■ Task brief
Look through the lines below and state how many hold the word "script". Write only the number.

[Modeling code records]

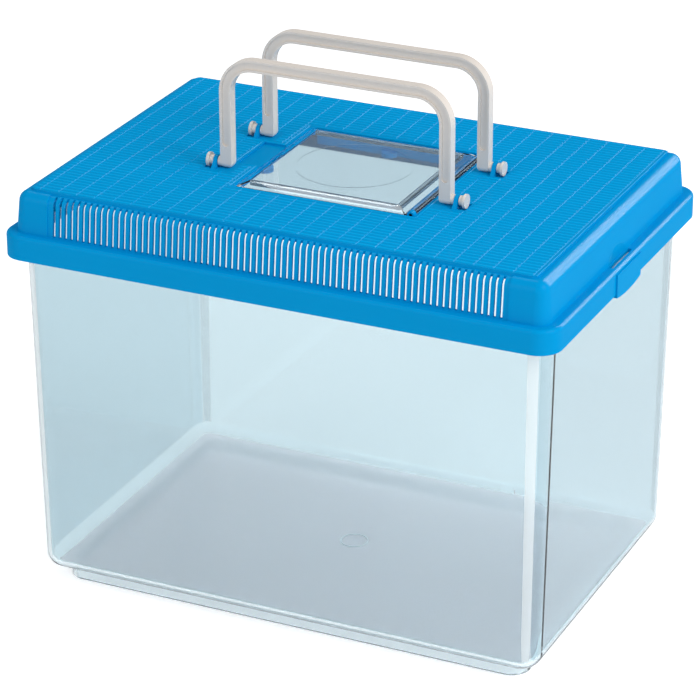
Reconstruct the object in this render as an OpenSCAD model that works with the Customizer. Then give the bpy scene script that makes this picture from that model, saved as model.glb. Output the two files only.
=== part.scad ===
// Pet keeper: a clear tank with a vented lift-off lid, a clear hatch door and two folding grips.
// Millimetres. +Z is up, +X is the right-hand end, -Y is the front.
// The origin lies under the middle of the tank, on the surface it stands on.

/* [Tank] */
// Outer length of the tank at its mouth
tank_l = 286.8; // [240:1:340]
// Outer width of the tank at its mouth
tank_w = 192.8; // [170:1:230]
// Height of the tank from the ground to its rim
tank_h = 197.5; // [150:1:260]
// Thickness of the tank walls
tank_wall = 2.2; // [1.6:0.1:3]
// Thickness of the tank floor
floor_t = 2.4; // [1.8:0.1:4]
// How much each wall leans in from the mouth to the floor
tank_draft = 3.4; // [1:0.1:6]
// Radius of the upright corners of the tank
tank_corner_r = 15; // [9:0.5:20]
// Radius where the walls turn into the floor
tank_bottom_r = 8; // [5:0.5:12]
// Width of the rim that stands out round the mouth
rim_out = 4; // [2.5:0.1:6]
// Thickness of that rim
rim_t = 2.2; // [1.5:0.1:3]
// Height of the foot ring under the floor
foot_h = 7.5; // [4:0.5:12]
// Distance of the foot ring from the side of the tank
foot_inset = 9.5; // [9:0.5:16]
// Thickness of the foot ring
foot_t = 2.2; // [1.6:0.1:4]
// Radius of the moulding mark in the middle of the floor
gate_r = 4.2; // [2:0.1:8]

/* [Lid] */
// Thickness of the lid shell
lid_wall = 2; // [1.4:0.1:2.6]
// Gap between the tank rim and the lid that rests on it
seat_gap = 0.3; // [0.2:0.05:1]
// Gap between the edge of the tank rim and the skirt round it
rim_gap = 0.6; // [0.4:0.1:1.5]
// Height of the skirt that hangs round the tank rim
skirt_h = 12.8; // [8:0.1:20]
// Radius of the upright corners of the skirt
lid_corner_r = 12; // [8:0.5:16]
// Radius of the edge on top of the skirt
shoulder_r = 2; // [1:0.1:3]
// Width of the shoulder between the skirt and the dome
ledge = 5.2; // [4:0.1:8]
// Height of the dome above the shoulder
dome_h = 21.2; // [16:0.1:30]
// How much each dome wall leans in towards the top
dome_draft = 2.3; // [1:0.1:4]
// Radius of the upright corners of the dome
dome_corner_r = 7.5; // [5.5:0.5:12]
// Radius of the edge round the top of the dome
dome_edge_r = 5.5; // [3:0.5:7]
// Width of the plain border at each end of the raised panel
border_l = 6; // [6:0.5:12]
// Width of the plain border along each side of the raised panel
border_w = 4.4; // [4:0.2:10]
// Height of the raised panel above that border
panel_rise = 1.2; // [0.5:0.1:2]
// Radius of the corners of the raised panel
panel_corner_r = 3; // [1:0.5:6]

/* [Vents] */
// Number of slots in each long side
vent_count = 74; // [20:1:74]
// Distance from one slot to the next
vent_pitch = 3.31; // [2.6:0.01:3.31]
// Width of a slot
vent_w = 1.4; // [0.8:0.1:1.6]
// Height of the solid wall left under the slots
vent_foot = 0.5; // [0.5:0.1:4]
// How far the slots stay back from the edge of the raised panel
vent_top_gap = 0.8; // [0.5:0.1:2]
// Depth of the shallow field that the slots lie in
field_depth = 0.5; // [0.2:0.1:0.8]
// Plain width of that field beyond the last slot
field_margin = 3; // [2:0.5:6]

/* [Latches] */
// Width of the tongue at each end of the skirt
tongue_w = 33; // [20:1:50]
// How far the tongue stands out from the skirt
tongue_out = 0.9; // [0.4:0.1:1.5]
// How far the tongue hangs below the skirt in its middle
tongue_drop = 2.8; // [1.6:0.1:6]
// How far the ends of the tongue hang below the skirt
tongue_end = 1.4; // [0.4:0.1:1.5]
// Distance of the tongue from the middle of its end, towards the front
latch_shift = 3.4; // [0:0.2:8]
// Length of the relief slot over the tongue
relief_l = 26.8; // [15:0.2:40]
// Width of that slot
relief_w = 2.2; // [1:0.1:2.6]
// Depth of the thumb scoop in the end wall of the dome
scoop_depth = 1.2; // [0.5:0.1:1.3]
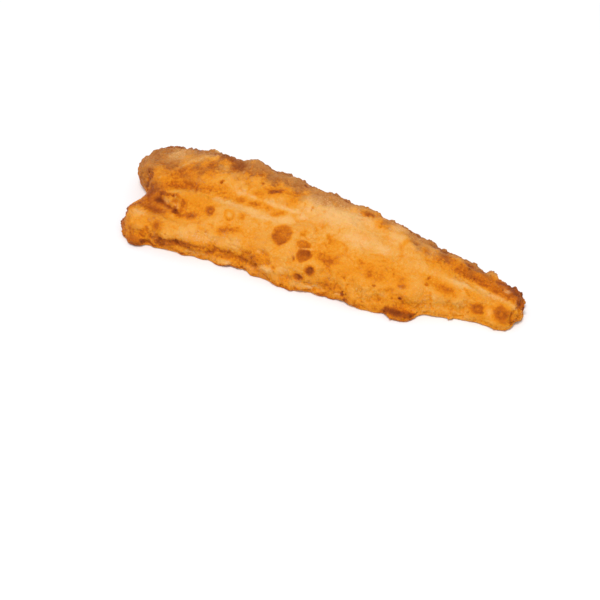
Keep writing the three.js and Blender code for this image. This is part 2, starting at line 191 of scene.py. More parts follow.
# ---- Where the batter is coloured
# How toasted a blister is inside, along its rim and round its core.
DISCS = {
    "ring_1": (0.08, 0.2, 0.3), "ring_2": (0.08, 0.26, 0.0), "ring_3": (0.03, 0.06, 0.03),
    "ring_4": (0.0, 0.13, 0.05), "ring_5": (0.02, 0.15, 0.08), "ring_6": (0.0, 0.07, 0.0),
    "burst_a": (0.37, 0.1, 0.08), "burst_b": (0.38, 0.1, 0.08), "burst_b_cap": (0.34, 0.1, 0.0),
    "tail_ring": (0.2, 0.1, 0.05), "tail_ring_cap": (0.24, 0.12, 0.0), "tail_spot": (0.2, 0.08, 0.04),
}

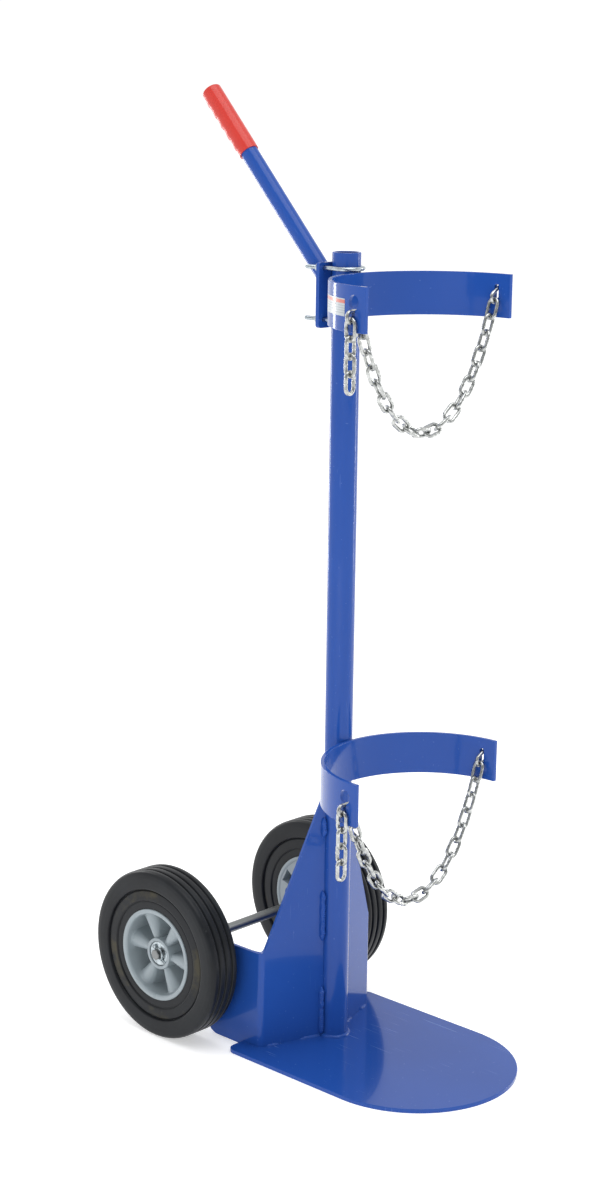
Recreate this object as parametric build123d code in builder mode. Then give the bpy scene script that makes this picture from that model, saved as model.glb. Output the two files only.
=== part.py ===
"""Oxy acetylene torch cart: a one-mast hand truck that carries two gas cylinders.

Millimetres. The mast's axis meets the floor at the origin. +Z is up, -Y is the side
where the cylinders stand, +Y is the side of the axle, the wheels and the handle.
"""
from build123d import *
import math
import os

# Mast: 1 1/4 in pipe standing on the foot plate
mast_r = 21.1
mast_wall = 3.56
mast_top = 1213.0
mast_edge = 0.6

# Foot plate: 1/4 in plate, straight sides and a half-round nose
plate_t = 6.35
plate_half = 158.75
plate_rear_y = 77.0
plate_nose_y = -161.8
plate_corner_r = 14.0
plate_edge_r = 0.8
plate_underside_edge = 0.5

# Folded side plates: a radial panel welded to the mast and a wing that carries the axle
sheet_t = 4.8
panel_angle = 18.56
bend_x = 121.5
bend_r = 8.0
bend_len = bend_x / math.cos(math.radians(panel_angle))
wing_top = 158.0
wing_rear_y = 222.0
wing_rear_z = 105.0
wing_heel_y = 143.0
panel_edge_len = 54.9
panel_edge_z = 327.0
panel_edge_slope = -2.40
panel_fillet_r = 12.0
panel_hidden = 5.0
weld_gap = 0.15
heel_gap = 0.3
heel_r = 22.0
wing_corner_r = 10.0
axle_clearance = 0.1
clear_past = 200.0

# Axle: 5/8 in bar
axle_r = 7.9375
axle_y = 196.9
axle_z = 133.35
axle_half = 197.0

# Wheels: 10 1/2 in, semi-solid
wheel_x = 172.9
tyre_r = 133.35
tyre_half = 27.0
tyre_seat_a = 23.0
tyre_ring_a = 24.4
tyre_ring_r = (86.0, 104.0)
tyre_shoulder_r = 126.5
tyre_step = 0.8
tread_half = 18.0
tread_edge = (5.0, 0.5)
tread_corner = (1.6, 3.0)
tread_groove_pitch = 13.0
tread_groove_w = 3.0
tread_groove_depth = 2.6
tread_groove_taper = 0.4
hub_lip_r = 72.4
hub_mouth_r = 67.4
hub_wall_r = 63.6
hub_lip_half = 24.6
hub_edge = 1.2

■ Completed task
2